Solutions wanted

With a general election pending within the next eight months, both political parties are obligated to rollout a credible plan for restructuring government and resolving the fiscal crisis. Barbados is facing some serious financial challenges which are threatening its social fabric and economic foundation.

Some of the problems have been simmering for a decade while successive administrations have been sitting on their hands. With a budgeted fiscal deficit of 4.4 per cent of GDP, Tuesday’s revelation of a likely $68 million loss at the Transport Board, which will have to be funded by the people of Barbados, is very worrying indeed.

This news came against the background of a multimillion dollar NIS loan to the University of the West Indies for the purpose of plugging the financial hole created by a shortfall of funding from central government.

Education and health care are pillars of social and economic development.

Substantial post-Independence investments in primary to tertiary education have been instrumental in building Barbados’ human capital; the country’s prime resource.

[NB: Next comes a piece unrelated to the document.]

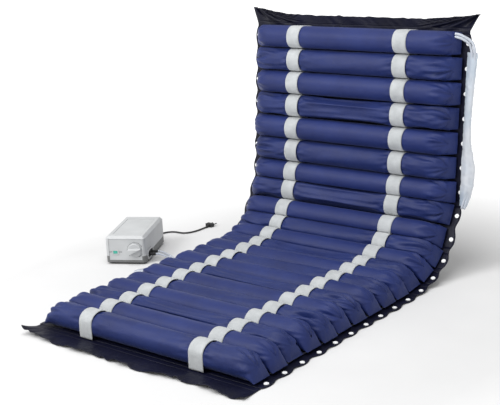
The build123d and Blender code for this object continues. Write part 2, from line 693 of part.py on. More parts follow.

Universal access to health care has also been an essential ingredient of national development.

The rising costs of health care, the increased incidence of chronic and non communicable diseases, the expansion of educational opportunities and so forth have placed increasing pressure on the Government’s finances. Since 2009, the situation has become dire as the economy shrunk and Government revenue plummeted. Poorly managed statutory corporations like the Transport Board, the Barbados Water Authority and the Caribbean Broadcasting Corporation are either insolvent, bankrupt or on the brink. The result has been haemorrhaging public finances which threaten the sustainability of the essential services provided by these institutions. As the Government fiddles while Rome burns, public transportation, television broadcasting and water supply and distribution continue to deteriorate. The BWA fiasco, highlighted recently by the Auditor General, and the Transport Board’s consecutive multi-million dollars loses and inadequate service are cases in point.

With the exception of CBC, the public investments and public services identified earlier are economic and social imperatives. Education, health, reliable transportation and access to clean and affordable water are essential to national competitiveness, prosperity and social development.

The current state of affairs is untenable. The DLP and BLP must tell Barbadians how they propose to stop the rot and reverse the financial turmoil that is ensuing. Serious decisions need to be made, not tomorrow, yesterday! Dithering will not solve the problems and throwing good money behind paltry institutions and failing systems will not do it either. There is a word for doing the same thing over and over again and expecting different results…

What are the options? The introduction of a health and education levy, partial or total privatisation of select statutory corporations or an increase of user fees at the points of delivery are some of the revenue generating possibilities.

As it relates to the statutory corporations, regular financial reporting, corporate restructuring, operational rationalisation and competent management that is free of political interference are some of the known courses of action which can raise the quality of their services as well as improve their financial viability.

Another option would be to require university students to pay a portion of their tuition fees (maybe 10 per cent to 15 per cent of tuition costs). Loans could be provided by the state at concessionary interest rates with repayment due to commence when graduates begin their careers. There are financial and non-financial benefits associated with this type of approach.

As it relates to health care, there is a desperate need to improve the delivery and range of tertiary care. That cannot be achieved with the current financial arrangements. It may be time to have a policy shift that guarantees existing access to preventative and primary health care while incentivising health insurance coverage to pay for more expensive tertiary health care. Exceptions could be made to exempt legal residents below a predetermined level of income that is indexed for inflation. Alternatively, the Government could decide to bolster its commitment to free-at-delivery education and health care while substantially reducing or abandoning its provision of services such as public transport, sanitation, television and radio broadcasting, water purification and distribution, corporate welfare etc.

Personally, I am not in favour of some of the options outlined; and I certainly do not support an increase in taxation or borrowing from the NIS to prop up failing systems and institutions.

Of course, any combination of the foregoing options would also be better than the status quo. My suggestions are by no means exhaustive. Though I have my preferences, I am of the view that leadership has a responsibility to assess the problems, consider the risks and galvanise the public behind the course of action that is in the national interest. All options should be on the table. Do we have to be staring down the barrel of the IMF to act?

My message for the politicians is simple; the time for talk is over. Present your plans to the public and let us appraise them. Have a substantive election debate about the real issues and let us select the party to govern that is serious about taking this country forward.

It’s not just about reducing the fiscal deficit; it is about creating a platform for economic growth. It is about sustaining access to a world class education. It is about substantially improving health care. It is about creating a reliable, convenient, and affordable public transportation system which has island wide coverage — a worthy alternative to owning a car.

It is about good governance and prudent financial management. It is about local television broadcasting that fosters indigenous cultural development and catalyses the film and advertising industries. It is about progress. It is about development. It is about our future.

Carlos R. Forte is a Commonwealth Scholar and Barbadian economist with local and international experience.